» **EXERCISE INSTRUCTIONS**
Exactly repeat the full listing that follows.

» **DATA SEGMENT**
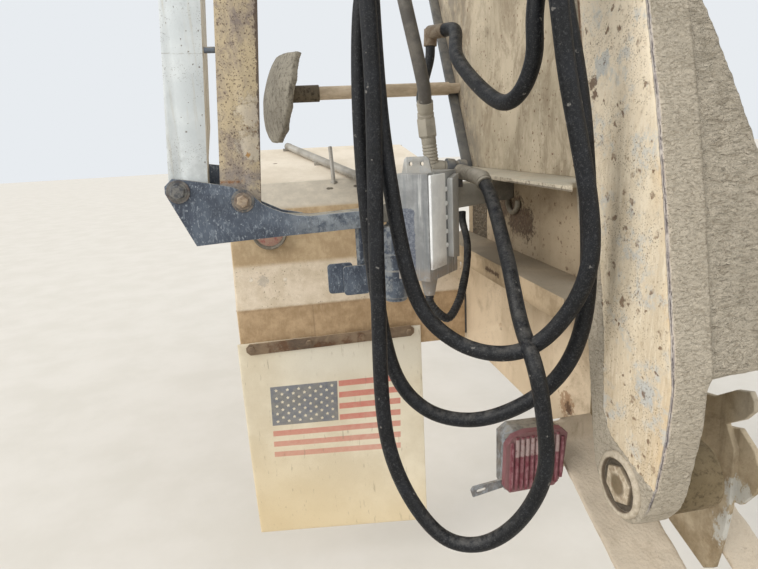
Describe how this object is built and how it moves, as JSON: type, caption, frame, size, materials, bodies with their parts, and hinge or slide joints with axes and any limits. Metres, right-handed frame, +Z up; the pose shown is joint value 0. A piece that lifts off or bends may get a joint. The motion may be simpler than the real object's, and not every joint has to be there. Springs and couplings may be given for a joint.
{
  "type": "left rear corner assembly of a concrete mixer truck",
  "caption": "Rear corner of a mixer truck: fender with mud flap, pedestal leg, bracket arm with posts, looped washdown hose and a hinged axle arm.",
  "frame": {"origin": "centre of the four-hole pattern on the inboard face of the frame plate, where the assembly bolts to the chassis rail", "axes": "+X from the wheel side to the centreline of the truck, +Y forward along the truck, +Z up"},
  "size_m": [1.157, 3.952, 2.132],
  "materials": {
    "dusty_tan_paint": "worn tan paint under dust",
    "mortar_crusted_steel": "beige paint crusted with mortar",
    "blue_grey_steel": "scratched blue-grey paint",
    "bare_rusty_steel": "rusty",
    "white_paint": "chalky white paint",
    "flaked_paint_rust": "flaked cream paint over rust",
    "pipe_metal": "dull",
    "box_aluminium": "cast, dull silver",
    "black_rubber": "dusty black rubber",
    "flap_rubber": "cream sheet, dusty",
    "red_lens": "ribbed red lens, dusty",
    "lamp_grey": "grey housing"
  },
  "bodies": {
    "corner": {"frame_plate": "dusty_tan_paint", "base_web": "dusty_tan_paint", "shelf_plate": "dusty_tan_paint", "ledge_plate": "dusty_tan_paint", "end_plate": "dusty_tan_paint", "lifting_hoop": "bare_rusty_steel", "pedestal_plate": "dusty_tan_paint", "pedestal_fold": "blue_grey_steel", "pedestal_cap": "dusty_tan_paint", "pivot_bracket": "bare_rusty_steel", "tail_bars": "dusty_tan_paint", "guard_bracket": "dusty_tan_paint", "bracket_arm": "blue_grey_steel", "bracket_front_plate": "blue_grey_steel", "bracket_tube": "blue_grey_steel", "post_channel": "white_paint", "post_bar": "flaked_paint_rust", "post_bolts": "bare_rusty_steel", "post_tie": "blue_grey_steel", "paddle_rod": "mortar_crusted_steel", "paddle": "mortar_crusted_steel", "fender_shell": "dusty_tan_paint", "fender_lip": "dusty_tan_paint", "fender_hanger": "bare_rusty_steel", "fender_struts": "bare_rusty_steel", "fender_pipe": "pipe_metal", "marker_lamp": "red_lens", "flap": "flap_rubber", "flap_bar": "bare_rusty_steel", "hook_plates": "blue_grey_steel", "junction_box": "box_aluminium", "box_cover": "box_aluminium", "box_bracket": "bare_rusty_steel", "water_tee": "pipe_metal", "water_elbow": "pipe_metal", "hose_saddle": "blue_grey_steel", "hose_coil": "black_rubber", "supply_hose": "black_rubber", "riser_hose": "black_rubber", "box_conduit": "black_rubber", "tail_lamp": "lamp_grey", "tail_lamp_lens": "red_lens", "arm_stop": "black_rubber"},
    "axle_arm": {"arm_side_plates": "mortar_crusted_steel", "arm_rear_plate": "mortar_crusted_steel", "arm_front_plate": "mortar_crusted_steel", "arm_gusset": "mortar_crusted_steel", "arm_boss_ring": "mortar_crusted_steel", "arm_pin": "bare_rusty_steel", "arm_seat": "mortar_crusted_steel"}
  },
  "joints": [
    {"name": "axle_arm_pivot", "type": "hinge", "parent": "corner", "child": "axle_arm", "pos_m": [0.029, -0.61, -0.135], "axis": [1, 0, 0], "range_deg": [0, 90]}
  ]
}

» **PROBLEM SOLUTION**
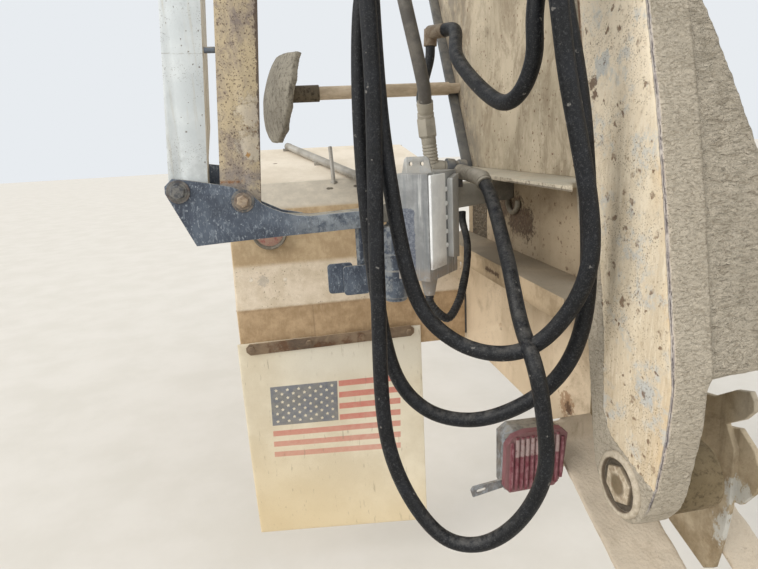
Describe how this object is built and how it moves, as JSON: type, caption, frame, size, materials, bodies with their parts, and hinge or slide joints with axes and any limits. Metres, right-handed frame, +Z up; the pose shown is joint value 0. A piece that lifts off or bends may get a joint. The motion may be simpler than the real object's, and not every joint has to be there. Springs and couplings may be given for a joint.
{
  "type": "left rear corner assembly of a concrete mixer truck",
  "caption": "Rear corner of a mixer truck: fender with mud flap, pedestal leg, bracket arm with posts, looped washdown hose and a hinged axle arm.",
  "frame": {"origin": "centre of the four-hole pattern on the inboard face of the frame plate, where the assembly bolts to the chassis rail", "axes": "+X from the wheel side to the centreline of the truck, +Y forward along the truck, +Z up"},
  "size_m": [1.157, 3.952, 2.132],
  "materials": {
    "dusty_tan_paint": "worn tan paint under dust",
    "mortar_crusted_steel": "beige paint crusted with mortar",
    "blue_grey_steel": "scratched blue-grey paint",
    "bare_rusty_steel": "rusty",
    "white_paint": "chalky white paint",
    "flaked_paint_rust": "flaked cream paint over rust",
    "pipe_metal": "dull",
    "box_aluminium": "cast, dull silver",
    "black_rubber": "dusty black rubber",
    "flap_rubber": "cream sheet, dusty",
    "red_lens": "ribbed red lens, dusty",
    "lamp_grey": "grey housing"
  },
  "bodies": {
    "corner": {"frame_plate": "dusty_tan_paint", "base_web": "dusty_tan_paint", "shelf_plate": "dusty_tan_paint", "ledge_plate": "dusty_tan_paint", "end_plate": "dusty_tan_paint", "lifting_hoop": "bare_rusty_steel", "pedestal_plate": "dusty_tan_paint", "pedestal_fold": "blue_grey_steel", "pedestal_cap": "dusty_tan_paint", "pivot_bracket": "bare_rusty_steel", "tail_bars": "dusty_tan_paint", "guard_bracket": "dusty_tan_paint", "bracket_arm": "blue_grey_steel", "bracket_front_plate": "blue_grey_steel", "bracket_tube": "blue_grey_steel", "post_channel": "white_paint", "post_bar": "flaked_paint_rust", "post_bolts": "bare_rusty_steel", "post_tie": "blue_grey_steel", "paddle_rod": "mortar_crusted_steel", "paddle": "mortar_crusted_steel", "fender_shell": "dusty_tan_paint", "fender_lip": "dusty_tan_paint", "fender_hanger": "bare_rusty_steel", "fender_struts": "bare_rusty_steel", "fender_pipe": "pipe_metal", "marker_lamp": "red_lens", "flap": "flap_rubber", "flap_bar": "bare_rusty_steel", "hook_plates": "blue_grey_steel", "junction_box": "box_aluminium", "box_cover": "box_aluminium", "box_bracket": "bare_rusty_steel", "water_tee": "pipe_metal", "water_elbow": "pipe_metal", "hose_saddle": "blue_grey_steel", "hose_coil": "black_rubber", "supply_hose": "black_rubber", "riser_hose": "black_rubber", "box_conduit": "black_rubber", "tail_lamp": "lamp_grey", "tail_lamp_lens": "red_lens", "arm_stop": "black_rubber"},
    "axle_arm": {"arm_side_plates": "mortar_crusted_steel", "arm_rear_plate": "mortar_crusted_steel", "arm_front_plate": "mortar_crusted_steel", "arm_gusset": "mortar_crusted_steel", "arm_boss_ring": "mortar_crusted_steel", "arm_pin": "bare_rusty_steel", "arm_seat": "mortar_crusted_steel"}
  },
  "joints": [
    {"name": "axle_arm_pivot", "type": "hinge", "parent": "corner", "child": "axle_arm", "pos_m": [0.029, -0.61, -0.135], "axis": [1, 0, 0], "range_deg": [0, 90]}
  ]
}